= Collected material =
------------
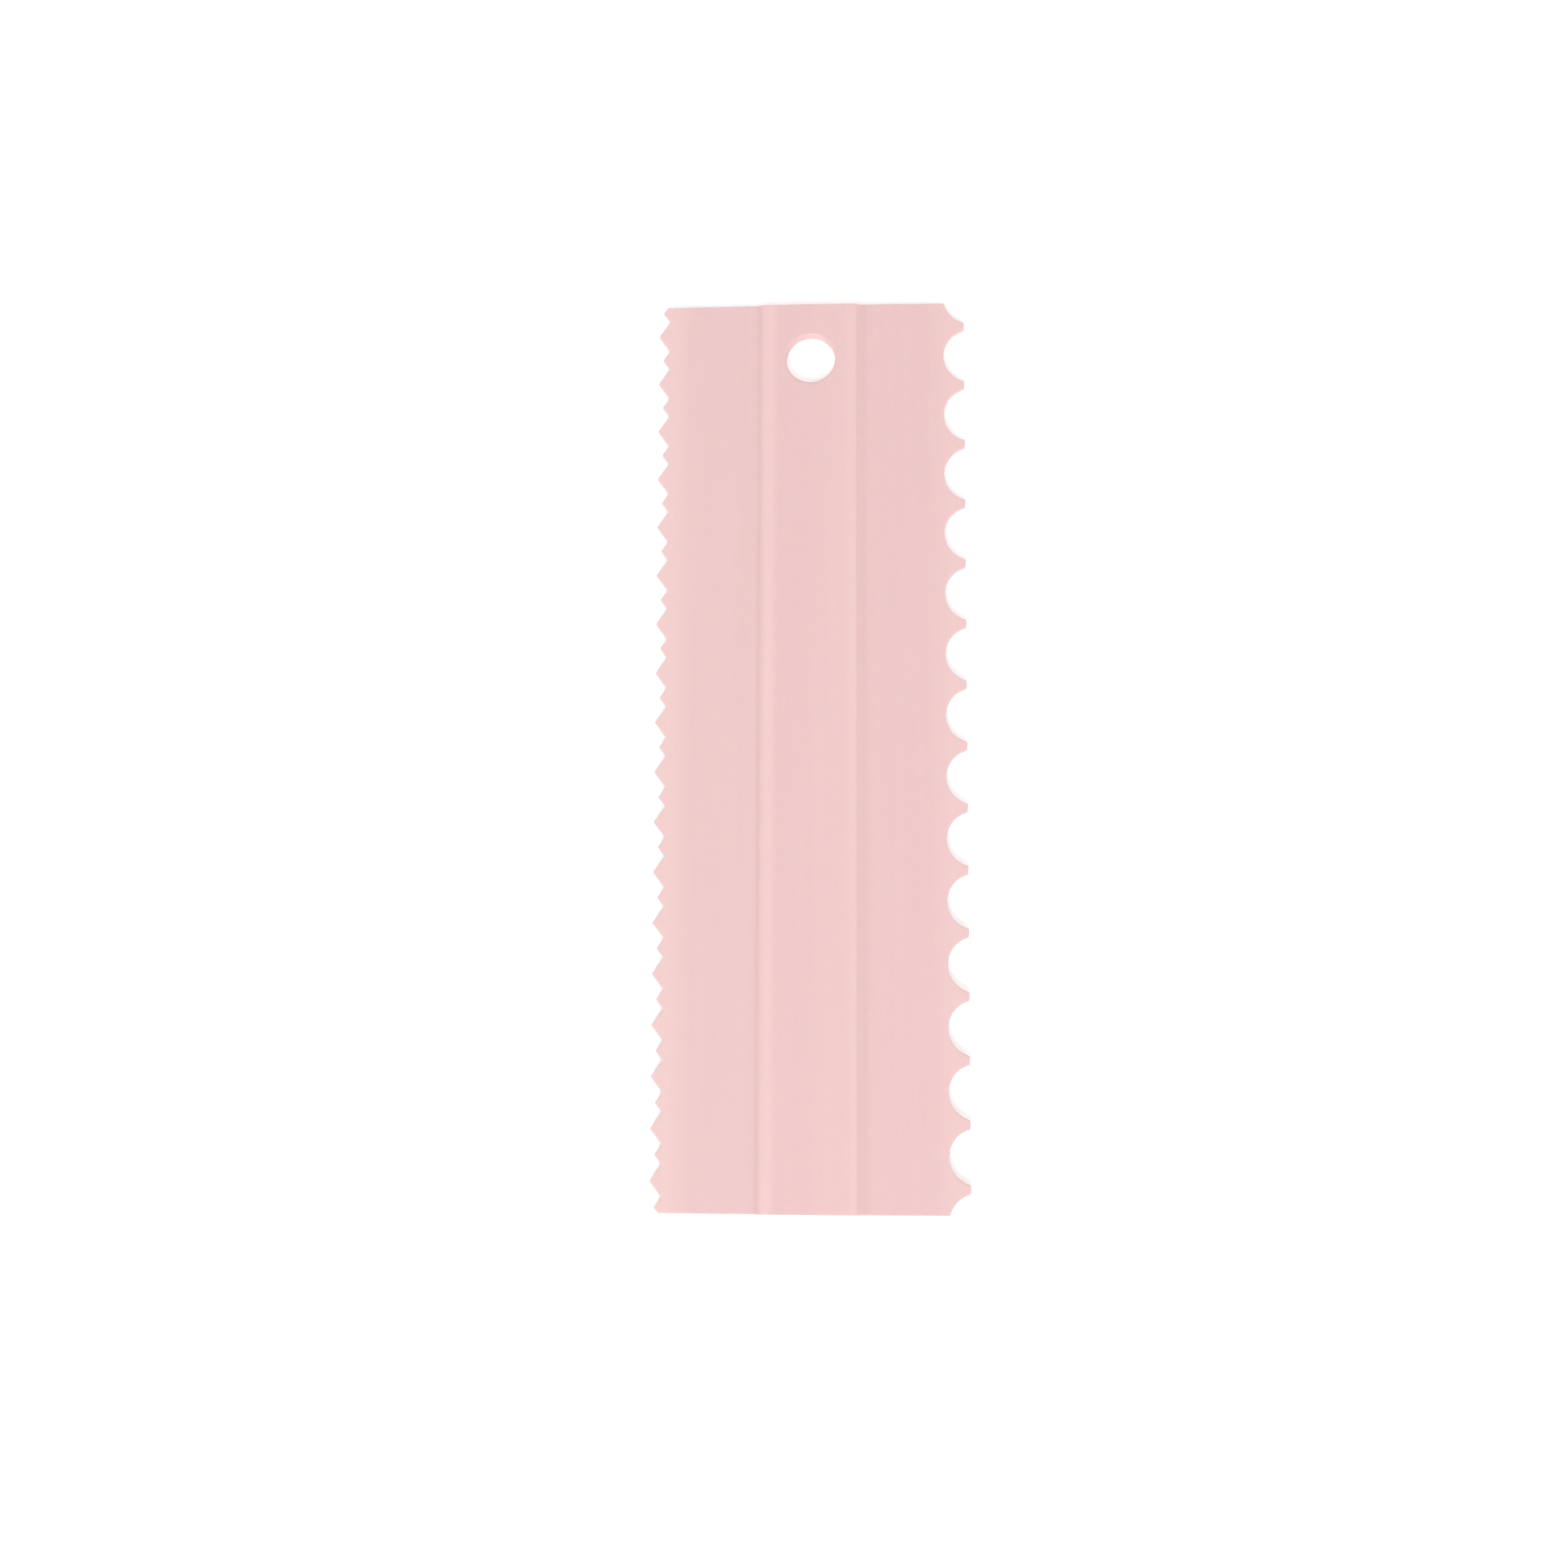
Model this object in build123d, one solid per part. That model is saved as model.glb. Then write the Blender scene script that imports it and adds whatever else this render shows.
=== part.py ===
# Icing smoother: a one-piece moulded comb with a thick centre spine, two thin wings,
# a saw-toothed edge, a scalloped edge and a hanging hole.
#
# Frame: the plate lies on the flat back of its spine. X is the width, with the saw teeth
# towards -X and the scallops towards +X. Y is the length, with the hanging hole at the +Y end.
# Z is the thickness, and z = 0 is the back of the spine. The origin is the middle of the box.

import math
import os

from build123d import *

# Plate, in millimetres
plate_length = 205.0            # end to end
plate_width = 70.0              # saw tips to scallop tips
edge_radius = 0.2               # rounding of the whole rim, front and back
end_corner_radius = 0.4         # the four corners where the ends meet the toothed edges

# Centre spine: thicker than the wings, raised on the front and on the back alike
spine_width = 22.2              # between the middles of its two steps
spine_offset = -0.5             # its centre line, measured from the plate's middle
spine_thickness = 3.0
step_run = 2.1                  # width of the soft step from the spine's face down to the wing

# Wings
wing_root_thickness = 1.5       # beside the spine
wing_edge_thickness = 0.9       # at the tips of the teeth

# Saw edge: large and small teeth in turn, with all flanks at the same slope
small_tooth_count = 19          # with one large tooth between each two
large_tooth_depth = 2.6         # sharp tip to sharp root
small_tooth_depth = 1.6
saw_end_margin = 1.3            # each end to the tip of the small tooth that it cuts
saw_tip_radius = 0.3
saw_root_radius = 0.25

# Scalloped edge: blunt tips between round hollows, with part of a hollow at each end
scallop_tip_count = 15
scallop_tip_width = 1.95        # before its corners are rounded
scallop_depth = 4.7             # tip line to the bottom of a hollow
scallop_end_margin = 5.55       # each end to the middle of the nearest tip
scallop_tip_radius = 0.5

# Hanging hole
hole_diameter = 11.2
hole_from_end = 12.9            # its centre, measured from the +Y end
hole_rim_radius = 0.4

# How far a cutting shape or a blank runs past what it meets
overrun = 5.0

# The most that a rounding may take of the tightest size beside it
rounding_share = 0.9

# Worked out from the sizes above
half_length = plate_length / 2
half_width = plate_width / 2
mid_height = spine_thickness / 2
blank_half_length = half_length + overrun
hole_y = half_length - hole_from_end
saw_pitch = (plate_length - 2 * saw_end_margin) / (small_tooth_count - 1)
scallop_pitch = (plate_length - 2 * scallop_end_margin) / (scallop_tip_count - 1)
scallop_half_chord = (scallop_pitch - scallop_tip_width) / 2
scallop_radius = (scallop_half_chord**2 + scallop_depth**2) / (2 * scallop_depth)


def soft_step(foot, shoulder):
    """Draw the step up from a wing to the spine: a hollow arc, then a round one."""
    middle = ((foot[0] + shoulder[0]) / 2, (foot[1] + shoulder[1]) / 2)
    inwards = shoulder[0] - foot[0]
    TangentArc(foot, middle, tangent=(inwards, 0))
    TangentArc(shoulder, middle, tangent=(-inwards, 0))


def front_line(side):
    """Draw the front face from the spine out past one toothed edge, and give its two ends."""
    shoulder = (spine_offset + side * (spine_width - step_run) / 2, spine_thickness / 2)
    foot = (spine_offset + side * (spine_width + step_run) / 2, wing_root_thickness / 2)
    edge = (side * half_width, wing_edge_thickness / 2)
    slope = (foot[1] - edge[1]) / abs(foot[0] - edge[0])
    outer = (edge[0] + side * overrun, edge[1] - slope * overrun)
    outer_middle = (outer[0], 0)
    soft_step(foot, shoulder)
    Line(foot, outer)
    Line(outer, outer_middle)
    return shoulder, outer_middle


def plate_blank():
    """The cross-section, drawn as its front half and mirrored to the back, run out along Y."""
    with BuildSketch(Plane.XZ) as section:
        with BuildLine():
            left_shoulder, left_middle = front_line(-1)
            right_shoulder, right_middle = front_line(1)
            Line(left_shoulder, right_shoulder)
            Line(left_middle, right_middle)
        make_face()
        mirror(about=Plane.XZ)
    return extrude(section.sketch, amount=blank_half_length, both=True)


def drill_hanging_hole(blank):
    """The blank with the hanging hole through its spine, both rims rounded."""
    drill = Cylinder(hole_diameter / 2, spine_thickness + 2 * overrun)
    drilled = blank - Pos(0, hole_y) * drill
    hole_rims = [edge for edge in drilled.edges() if edge.is_closed]
    return fillet(hole_rims, hole_rim_radius)


def saw_row():
    """Sharp corners of the saw edge from -Y to +Y, with the radius at each."""
    depths = large_tooth_depth + small_tooth_depth
    large_run = saw_pitch / 2 * large_tooth_depth / depths
    small_run = saw_pitch / 2 * small_tooth_depth / depths
    # Rounding shortens a tip by this much, and the rounded tip reaches the full width
    flank_angle = math.atan2(large_run, large_tooth_depth)
    tip_loss = saw_tip_radius / math.sin(flank_angle) - saw_tip_radius
    large_x = -half_width - tip_loss
    root_x = large_x + large_tooth_depth
    small_x = root_x - small_tooth_depth
    corners, radii = [], []
    for index in range(small_tooth_count):
        y = saw_end_margin - half_length + index * saw_pitch
        corners += [(root_x, y - small_run), (small_x, y), (root_x, y + small_run), (large_x, y + saw_pitch / 2)]
        radii += [saw_root_radius, saw_tip_radius, saw_root_radius, saw_tip_radius]
    # The row ends at a small tooth, as it begins
    return corners[:-1], radii[:-1]


def saw_side():
    """The plate's left part out to the saw edge, longer than the plate at both ends."""
    corners, radii = saw_row()
    root_x = corners[0][0]
    first = (root_x, -blank_half_length)
    last = (root_x, blank_half_length)
    with BuildSketch() as side:
        with BuildLine():
            FilletPolyline(first, *corners, last, radius=radii)
            Polyline(last, (0, blank_half_length), (0, -blank_half_length), first)
        make_face()
    return side.sketch


def scallop_side():
    """The plate's right part out to the scalloped edge, longer than the plate at both ends."""
    centre_x = half_width - scallop_depth + scallop_radius
    with BuildSketch() as side:
        with Locations((half_width / 2, 0)):
            Rectangle(half_width, 2 * blank_half_length)
        for index in range(scallop_tip_count + 1):
            with Locations((centre_x, (index - scallop_tip_count / 2) * scallop_pitch)):
                Circle(scallop_radius, mode=Mode.SUBTRACT)
        at_tips = [vertex for vertex in side.vertices() if vertex.X > 0 and abs(vertex.Y) < half_length]
        fillet(at_tips, scallop_tip_radius)
    return side.sketch


def end_corner_size(outline):
    """The end corners' radius, kept within half of the shortest edge that meets one of them."""
    def meets_end(edge):
        return any(math.isclose(abs(point.Y), half_length) for point in (edge @ 0, edge @ 1))

    shortest = min(edge.length for edge in outline.edges() if meets_end(edge))
    return min(end_corner_radius, shortest / 2)


def plate_outline():
    """The outline from the front: both toothed edges, cut to length, with rounded end corners."""
    sides = saw_side() + scallop_side()
    outline = sides & Rectangle(plate_width + 2 * overrun, plate_length)
    by_length = outline.vertices().group_by(Axis.Y)
    return fillet(by_length[0] + by_length[-1], end_corner_size(outline))


def rim_edges(plate):
    """The edges where the walls of the outline meet the front and the back."""
    walls = [face for face in plate.faces() if abs(face.center().Z) < wing_edge_thickness / 4]
    upper_and_lower = [edge for wall in walls for edge in wall.edges().filter_by(Axis.Z, reverse=True)]
    # Only the hanging hole's rims are whole circles, and they are already rounded
    return [edge for edge in upper_and_lower if not edge.is_closed]


def smoother_plate():
    """The whole moulding: the drilled blank trimmed to its outline and rounded all round."""
    trim = extrude(plate_outline(), amount=spine_thickness, both=True)
    plate = drill_hanging_hole(plate_blank()) & trim
    tightest = min(wing_edge_thickness / 2, saw_tip_radius, scallop_tip_radius)
    plate = fillet(rim_edges(plate), min(edge_radius, rounding_share * tightest))
    return Pos(0, 0, mid_height) * plate


part = smoother_plate()
print(f"smoother_plate: {part.volume:.0f} cubic mm, valid: {part.is_valid}")
os.makedirs("parts", exist_ok=True)
export_step(part, "parts/smoother_plate.step")
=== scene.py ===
"""The looks of a one-piece icing smoother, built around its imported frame.

Lengths are in metres, in the frame of the CAD: X is the width, with the saw teeth towards -X and
the scallops towards +X. Y is the length, with the hanging hole near the +Y end. Z is the
thickness, and z = 0 is the flat back of the centre spine, which lies on the table.
"""

import logging
import math
from dataclasses import dataclass, field
from enum import Enum

import bmesh
import bpy
from mathutils import Matrix, Vector


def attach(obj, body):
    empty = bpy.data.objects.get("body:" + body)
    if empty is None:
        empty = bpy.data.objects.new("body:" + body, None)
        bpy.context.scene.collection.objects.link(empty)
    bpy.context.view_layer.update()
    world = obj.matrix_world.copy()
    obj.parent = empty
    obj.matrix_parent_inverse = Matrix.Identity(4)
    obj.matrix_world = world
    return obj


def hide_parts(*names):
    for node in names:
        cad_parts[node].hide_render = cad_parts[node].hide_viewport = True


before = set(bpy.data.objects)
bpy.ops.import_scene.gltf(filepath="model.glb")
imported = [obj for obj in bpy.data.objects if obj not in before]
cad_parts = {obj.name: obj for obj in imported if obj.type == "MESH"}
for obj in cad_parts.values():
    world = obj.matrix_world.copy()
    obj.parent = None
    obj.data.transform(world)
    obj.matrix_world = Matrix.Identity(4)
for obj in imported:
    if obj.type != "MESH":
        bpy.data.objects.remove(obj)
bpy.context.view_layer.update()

log = logging.getLogger("icing_smoother")

MM = 0.001
NODE = "smoother_plate"
BODY = "root"
# Two places closer than this are one place
SAME = 1e-7
# The ends of a line and of its copy meet within this
JOIN = 1e-6
# How many straight runs round one corner of the outline
CORNER_RUNS = 6

# What bmesh operators take and give: vertices, edges and faces in one list
Geometry = list[bmesh.types.BMVert | bmesh.types.BMEdge | bmesh.types.BMFace]


class Role(Enum):
    """What a lamp does for the picture."""

    KEY = "key"
    FILL = "fill"
    WINDOW = "window"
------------
= Required task =
Starting at the line that contains "part = smoother_plate()" and stopping at the line that contains "bpy.context.scene.collection.objects.link(empty)", transcribe the lines exactly; both boundary lines are to be included.

= Exercise solution =
part = smoother_plate()
print(f"smoother_plate: {part.volume:.0f} cubic mm, valid: {part.is_valid}")
os.makedirs("parts", exist_ok=True)
export_step(part, "parts/smoother_plate.step")
=== scene.py ===
"""The looks of a one-piece icing smoother, built around its imported frame.

Lengths are in metres, in the frame of the CAD: X is the width, with the saw teeth towards -X and
the scallops towards +X. Y is the length, with the hanging hole near the +Y end. Z is the
thickness, and z = 0 is the flat back of the centre spine, which lies on the table.
"""

import logging
import math
from dataclasses import dataclass, field
from enum import Enum

import bmesh
import bpy
from mathutils import Matrix, Vector


def attach(obj, body):
    empty = bpy.data.objects.get("body:" + body)
    if empty is None:
        empty = bpy.data.objects.new("body:" + body, None)
        bpy.context.scene.collection.objects.link(empty)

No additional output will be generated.